Now, after months of bickering and mishandling, one of those solutions, Health Care Reform, which is something that's needed doing for several decades if not a centrury now, is on the brink of getting the foundation laid or failing for another generation. And while it's important in and of itself, it's also important in that it provides a rallying point for Progressives to organize around.

You can bitch and blog all you want, and God knows I do plenty of both myself, but at the end of the day, you gotta get in there and do your duty as a citizen. You gotta write the letters and make the calls and put the pressure on your elected representatives, because if you don't, they'll just listen to and aim to please the people that do, starting with the people that pay for their campaigns. Votes are great, and we all know that nobody gets elected without them, but money comes in a close second, and it certainly concentrates influence more than votes do.

Progressives may not have the leverage we think we deserve, and perhaps we never will, but we have more now than we've had in decades, and it's more important than ever that we use it. For most of the last decade, we could howl and scream all we wanted, but the people in power (i.e. Republicans) weren't going to listen because it wasn't our votes that elected them.

But that's all changed now. Obama and the 111th Congress need us in order to stay in power, which means that, if we act in sufficient numbers and with a modicum of discipline, we can influence the direction of policy more than we could in the recent past.

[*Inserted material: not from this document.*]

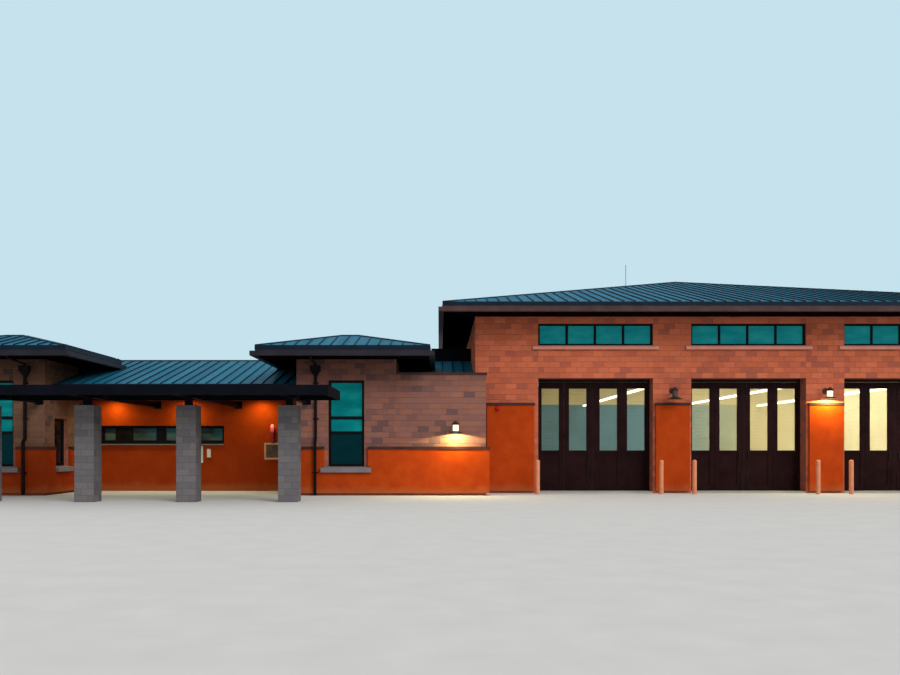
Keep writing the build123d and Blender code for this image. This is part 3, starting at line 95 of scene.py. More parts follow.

If we can actually get some legislation enacted, like Health Care Reform (imperfect though it is), then it will make life better for people, which will go a long way to convincing them that our ideas are better than the ideas of the people on the other side of the aisle. We're already halfway there, because the folks on the right had the whole damned government for six or eight years and everybody saw how well that went.

But now we own it, at least in the eyes of the public. So that means we have to make it work.

Eyes on the prize, people. It's a long, hard slog, and it'll be filled with disappointment, but if we aren't willing to get in there and make it happen, nobody else is going to.